Supplied information →
** Start **
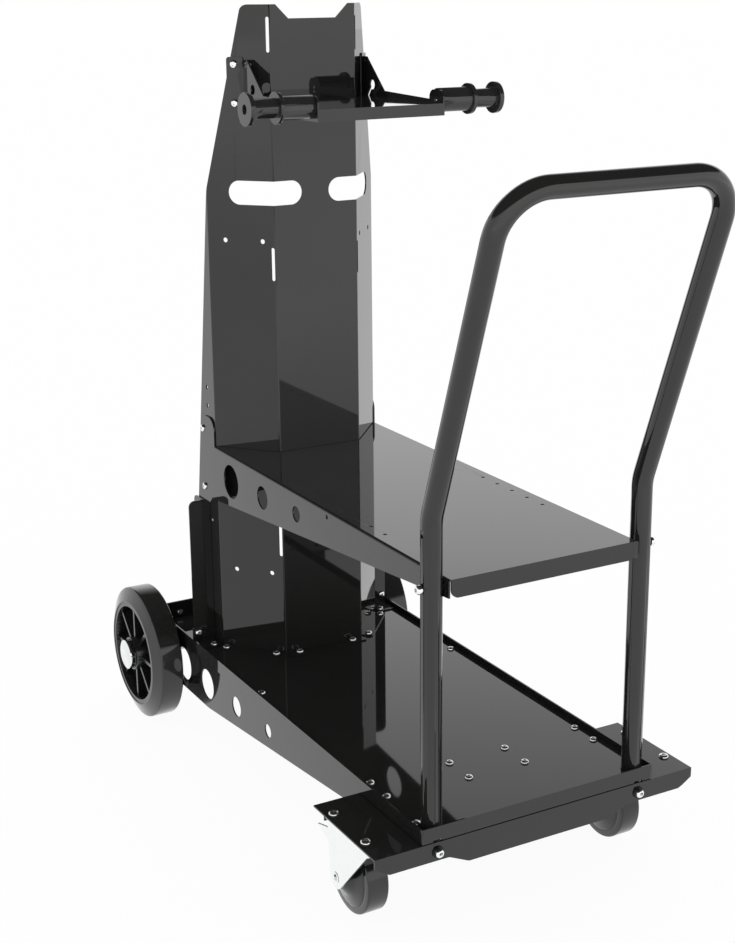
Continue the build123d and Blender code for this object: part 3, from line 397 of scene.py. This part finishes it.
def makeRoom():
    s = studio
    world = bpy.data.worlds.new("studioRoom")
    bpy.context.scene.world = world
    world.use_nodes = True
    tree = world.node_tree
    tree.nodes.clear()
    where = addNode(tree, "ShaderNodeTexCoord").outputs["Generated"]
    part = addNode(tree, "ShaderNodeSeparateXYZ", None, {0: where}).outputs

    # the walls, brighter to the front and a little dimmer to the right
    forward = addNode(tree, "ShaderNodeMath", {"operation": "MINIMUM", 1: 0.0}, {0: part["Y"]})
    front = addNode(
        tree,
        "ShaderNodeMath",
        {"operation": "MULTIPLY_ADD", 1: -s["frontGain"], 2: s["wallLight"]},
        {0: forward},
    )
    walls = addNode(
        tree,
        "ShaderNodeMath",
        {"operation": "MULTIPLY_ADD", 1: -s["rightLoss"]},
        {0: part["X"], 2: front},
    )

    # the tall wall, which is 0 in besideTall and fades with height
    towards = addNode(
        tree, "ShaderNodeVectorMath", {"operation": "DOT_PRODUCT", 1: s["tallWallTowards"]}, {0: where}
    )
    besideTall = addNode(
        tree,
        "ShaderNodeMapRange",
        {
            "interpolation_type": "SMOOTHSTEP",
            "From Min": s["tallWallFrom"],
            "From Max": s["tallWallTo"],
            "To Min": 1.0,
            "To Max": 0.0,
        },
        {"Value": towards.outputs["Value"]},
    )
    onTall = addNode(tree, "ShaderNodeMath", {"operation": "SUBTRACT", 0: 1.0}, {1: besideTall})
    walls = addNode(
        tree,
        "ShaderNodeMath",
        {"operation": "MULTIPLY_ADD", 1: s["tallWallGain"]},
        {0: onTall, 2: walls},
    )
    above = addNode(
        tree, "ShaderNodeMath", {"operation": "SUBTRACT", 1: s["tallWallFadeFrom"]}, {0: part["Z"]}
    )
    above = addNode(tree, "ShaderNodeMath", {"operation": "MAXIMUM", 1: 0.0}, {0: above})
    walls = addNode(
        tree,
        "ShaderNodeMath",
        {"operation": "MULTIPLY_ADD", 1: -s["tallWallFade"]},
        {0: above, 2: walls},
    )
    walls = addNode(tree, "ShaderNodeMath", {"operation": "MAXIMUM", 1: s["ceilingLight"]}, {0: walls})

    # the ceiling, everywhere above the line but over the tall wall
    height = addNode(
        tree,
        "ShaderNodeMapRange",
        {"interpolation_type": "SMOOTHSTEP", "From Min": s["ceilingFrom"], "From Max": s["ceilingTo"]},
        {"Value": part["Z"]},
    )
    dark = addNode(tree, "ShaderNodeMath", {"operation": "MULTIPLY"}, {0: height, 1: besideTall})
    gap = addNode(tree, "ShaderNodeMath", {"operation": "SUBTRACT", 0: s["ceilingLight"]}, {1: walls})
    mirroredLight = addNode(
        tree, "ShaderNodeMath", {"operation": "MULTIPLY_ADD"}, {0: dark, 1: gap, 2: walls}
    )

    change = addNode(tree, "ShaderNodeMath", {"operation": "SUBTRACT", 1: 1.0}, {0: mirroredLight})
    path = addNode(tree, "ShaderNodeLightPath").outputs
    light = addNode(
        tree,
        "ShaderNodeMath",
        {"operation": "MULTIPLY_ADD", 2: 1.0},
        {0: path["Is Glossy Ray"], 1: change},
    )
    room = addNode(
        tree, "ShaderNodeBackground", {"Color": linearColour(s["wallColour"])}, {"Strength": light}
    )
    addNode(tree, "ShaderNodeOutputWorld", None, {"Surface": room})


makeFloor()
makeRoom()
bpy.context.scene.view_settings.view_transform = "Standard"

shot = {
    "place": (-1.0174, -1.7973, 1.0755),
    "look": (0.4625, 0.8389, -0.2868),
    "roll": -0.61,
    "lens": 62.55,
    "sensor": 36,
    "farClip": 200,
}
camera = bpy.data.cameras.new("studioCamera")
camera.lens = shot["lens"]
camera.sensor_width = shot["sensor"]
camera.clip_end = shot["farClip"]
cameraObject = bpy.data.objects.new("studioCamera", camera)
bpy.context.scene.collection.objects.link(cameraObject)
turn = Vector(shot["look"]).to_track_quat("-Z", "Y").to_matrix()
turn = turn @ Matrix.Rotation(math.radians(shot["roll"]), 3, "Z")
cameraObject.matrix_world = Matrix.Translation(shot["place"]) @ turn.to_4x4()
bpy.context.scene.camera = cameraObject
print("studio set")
** End **
** Start **
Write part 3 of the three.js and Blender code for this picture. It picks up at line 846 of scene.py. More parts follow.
** End **
** Start **
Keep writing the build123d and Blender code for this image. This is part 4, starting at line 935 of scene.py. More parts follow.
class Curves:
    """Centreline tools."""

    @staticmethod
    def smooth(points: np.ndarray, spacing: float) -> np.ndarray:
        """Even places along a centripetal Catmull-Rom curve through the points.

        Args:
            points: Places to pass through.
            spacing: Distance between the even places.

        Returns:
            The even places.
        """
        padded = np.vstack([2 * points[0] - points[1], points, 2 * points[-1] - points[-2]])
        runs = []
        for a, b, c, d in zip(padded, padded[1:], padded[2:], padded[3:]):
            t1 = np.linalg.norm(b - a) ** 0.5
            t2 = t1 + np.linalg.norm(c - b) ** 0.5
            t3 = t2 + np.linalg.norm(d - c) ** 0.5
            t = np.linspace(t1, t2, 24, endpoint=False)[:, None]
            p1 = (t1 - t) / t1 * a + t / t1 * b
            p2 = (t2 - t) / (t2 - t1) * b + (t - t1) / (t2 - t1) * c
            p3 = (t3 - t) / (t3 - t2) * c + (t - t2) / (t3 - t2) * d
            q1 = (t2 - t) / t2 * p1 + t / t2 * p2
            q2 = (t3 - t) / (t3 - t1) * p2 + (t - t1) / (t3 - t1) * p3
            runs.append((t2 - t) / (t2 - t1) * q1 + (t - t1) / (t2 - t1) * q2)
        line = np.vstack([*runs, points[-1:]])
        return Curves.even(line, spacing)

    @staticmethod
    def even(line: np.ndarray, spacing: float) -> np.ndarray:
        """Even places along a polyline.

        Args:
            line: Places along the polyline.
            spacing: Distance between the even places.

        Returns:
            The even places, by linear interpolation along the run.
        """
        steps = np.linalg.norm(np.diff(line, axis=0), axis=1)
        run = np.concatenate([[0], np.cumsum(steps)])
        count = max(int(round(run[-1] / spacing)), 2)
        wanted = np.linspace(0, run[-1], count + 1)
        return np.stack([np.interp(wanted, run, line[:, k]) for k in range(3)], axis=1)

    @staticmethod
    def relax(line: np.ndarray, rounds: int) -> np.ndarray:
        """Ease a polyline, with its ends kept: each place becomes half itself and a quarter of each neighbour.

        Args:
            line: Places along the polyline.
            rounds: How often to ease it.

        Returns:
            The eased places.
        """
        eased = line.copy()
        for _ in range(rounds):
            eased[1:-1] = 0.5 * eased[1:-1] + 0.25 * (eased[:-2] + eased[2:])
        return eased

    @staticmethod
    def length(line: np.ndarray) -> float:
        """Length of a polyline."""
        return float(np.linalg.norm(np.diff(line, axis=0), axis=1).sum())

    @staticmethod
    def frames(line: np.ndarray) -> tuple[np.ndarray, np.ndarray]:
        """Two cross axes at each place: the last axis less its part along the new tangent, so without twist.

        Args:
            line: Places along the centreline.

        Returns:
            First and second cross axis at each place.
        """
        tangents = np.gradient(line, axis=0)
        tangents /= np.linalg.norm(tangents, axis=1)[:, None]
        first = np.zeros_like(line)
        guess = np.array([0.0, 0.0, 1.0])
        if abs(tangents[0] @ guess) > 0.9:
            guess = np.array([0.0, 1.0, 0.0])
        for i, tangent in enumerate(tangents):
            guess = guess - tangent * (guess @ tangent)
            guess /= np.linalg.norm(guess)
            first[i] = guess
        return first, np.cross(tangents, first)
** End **
Brief →
Only lines with "parts" are wanted here; list each of them.

Final result →
Write part 3 of the three.js and Blender code for this picture. It picks up at line 846 of scene.py. More parts follow.
Keep writing the build123d and Blender code for this image. This is part 4, starting at line 935 of scene.py. More parts follow.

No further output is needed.